_Given instruction:_
Print all the data, keeping every line exactly as it is.

** Start **

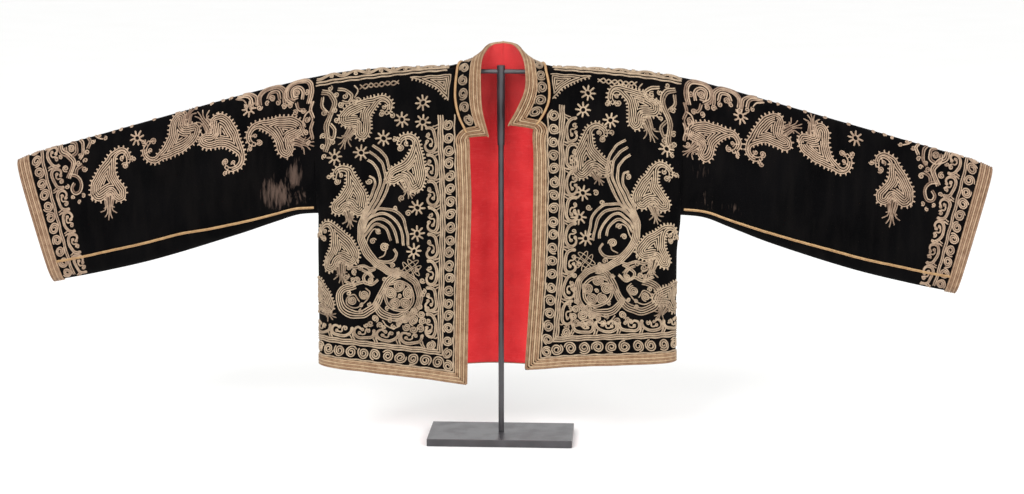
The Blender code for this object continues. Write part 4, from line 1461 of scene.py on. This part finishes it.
def build_collar_edges():
    edge, seam = Cords(), Cords()
    for name, side in SIDES.items():
        sheet, body = collars[name], bodies[name]
        width = sheet.vs[-1]
        notch = float(notch_at(side))
        corner_x = float(edge_x(side, np.array(notch)))
        corner, _ = body.points(np.array((float(u_at(body, corner_x, notch)), -notch)), 0.0012)
        for k in range(BAND_CORDS):
            d = (k + 0.5) / BAND_CORDS
            inset = d * COLLAR_BRAID_WIDTH
            below = np.array((float(u_at(body, corner_x + d * BRAID_WIDTH, notch)), -notch))
            low, low_normal = body.points(below, 0.0012)
            path = flow(
                [
                    (inset, 0.0015),
                    (inset, width * 0.35),
                    (inset, width - inset - 0.002),
                    (inset + 0.0012, width - inset),
                    (inset + 0.006, width - inset),
                    (sheet.length * 0.5, width - inset),
                    (sheet.length, width - inset),
                ]
            )
            points, normal = sheet.points(evened(path, 0.002), BAND_LIFT)
            swing = np.linspace(0, np.pi / 2, 10)[:-1, None]
            turning = corner + np.cos(swing) * (low - corner) + np.sin(swing) * (points[0] - corner)
            turned = mix(low_normal, normal[:1], swing / (np.pi / 2))
            points, normal = np.concatenate([turning, points]), np.concatenate([turned, normal])
            band_cord(edge, points, normal, COLLAR_BRAID_WIDTH, BAND_TONES[k] - COLLAR_DARKER, 0.0)
        out = np.stack([np.linspace(0.0, sheet.length, 110), np.full(110, width)], axis=-1)
        (top, normal), (inner, _) = sheet.points(out), sheet.points(out - (0, 0.004))
        rim(edge, top, inner, normal)
        path = np.stack([np.linspace(0.010, sheet.length, 90), np.full(90, width * 0.07)], axis=-1)
        points, normal = sheet.points(path, 0.0010)
        seam.sweep(points, normal, 0.0036, 0.55, 0.5, 0.0)
    keep(edge.made("cords_collar"), "braid", ["braid_collar"])
    keep(seam.made("cord_neck"), "seam", ["neck_cord"])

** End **

_Answer for the task:_
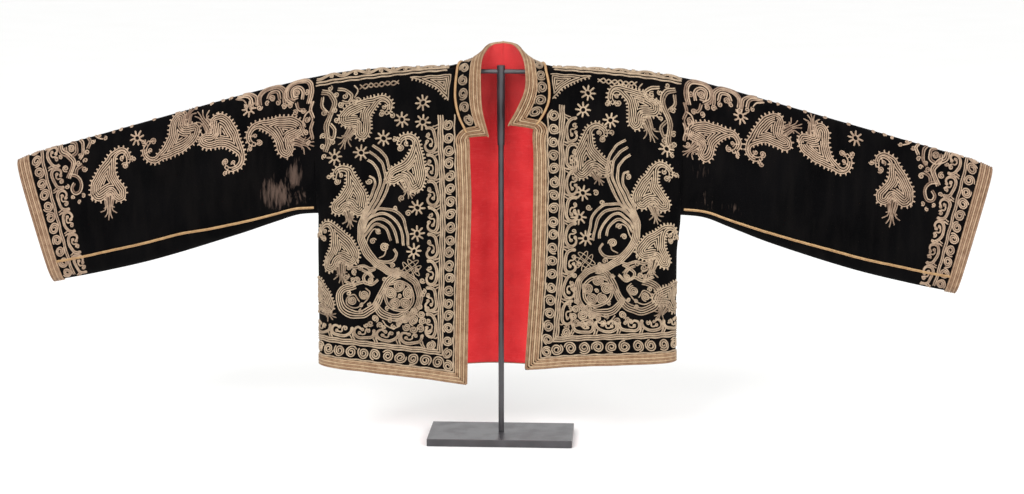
The Blender code for this object continues. Write part 4, from line 1461 of scene.py on. This part finishes it.
def build_collar_edges():
    edge, seam = Cords(), Cords()
    for name, side in SIDES.items():
        sheet, body = collars[name], bodies[name]
        width = sheet.vs[-1]
        notch = float(notch_at(side))
        corner_x = float(edge_x(side, np.array(notch)))
        corner, _ = body.points(np.array((float(u_at(body, corner_x, notch)), -notch)), 0.0012)
        for k in range(BAND_CORDS):
            d = (k + 0.5) / BAND_CORDS
            inset = d * COLLAR_BRAID_WIDTH
            below = np.array((float(u_at(body, corner_x + d * BRAID_WIDTH, notch)), -notch))
            low, low_normal = body.points(below, 0.0012)
            path = flow(
                [
                    (inset, 0.0015),
                    (inset, width * 0.35),
                    (inset, width - inset - 0.002),
                    (inset + 0.0012, width - inset),
                    (inset + 0.006, width - inset),
                    (sheet.length * 0.5, width - inset),
                    (sheet.length, width - inset),
                ]
            )
            points, normal = sheet.points(evened(path, 0.002), BAND_LIFT)
            swing = np.linspace(0, np.pi / 2, 10)[:-1, None]
            turning = corner + np.cos(swing) * (low - corner) + np.sin(swing) * (points[0] - corner)
            turned = mix(low_normal, normal[:1], swing / (np.pi / 2))
            points, normal = np.concatenate([turning, points]), np.concatenate([turned, normal])
            band_cord(edge, points, normal, COLLAR_BRAID_WIDTH, BAND_TONES[k] - COLLAR_DARKER, 0.0)
        out = np.stack([np.linspace(0.0, sheet.length, 110), np.full(110, width)], axis=-1)
        (top, normal), (inner, _) = sheet.points(out), sheet.points(out - (0, 0.004))
        rim(edge, top, inner, normal)
        path = np.stack([np.linspace(0.010, sheet.length, 90), np.full(90, width * 0.07)], axis=-1)
        points, normal = sheet.points(path, 0.0010)
        seam.sweep(points, normal, 0.0036, 0.55, 0.5, 0.0)
    keep(edge.made("cords_collar"), "braid", ["braid_collar"])
    keep(seam.made("cord_neck"), "seam", ["neck_cord"])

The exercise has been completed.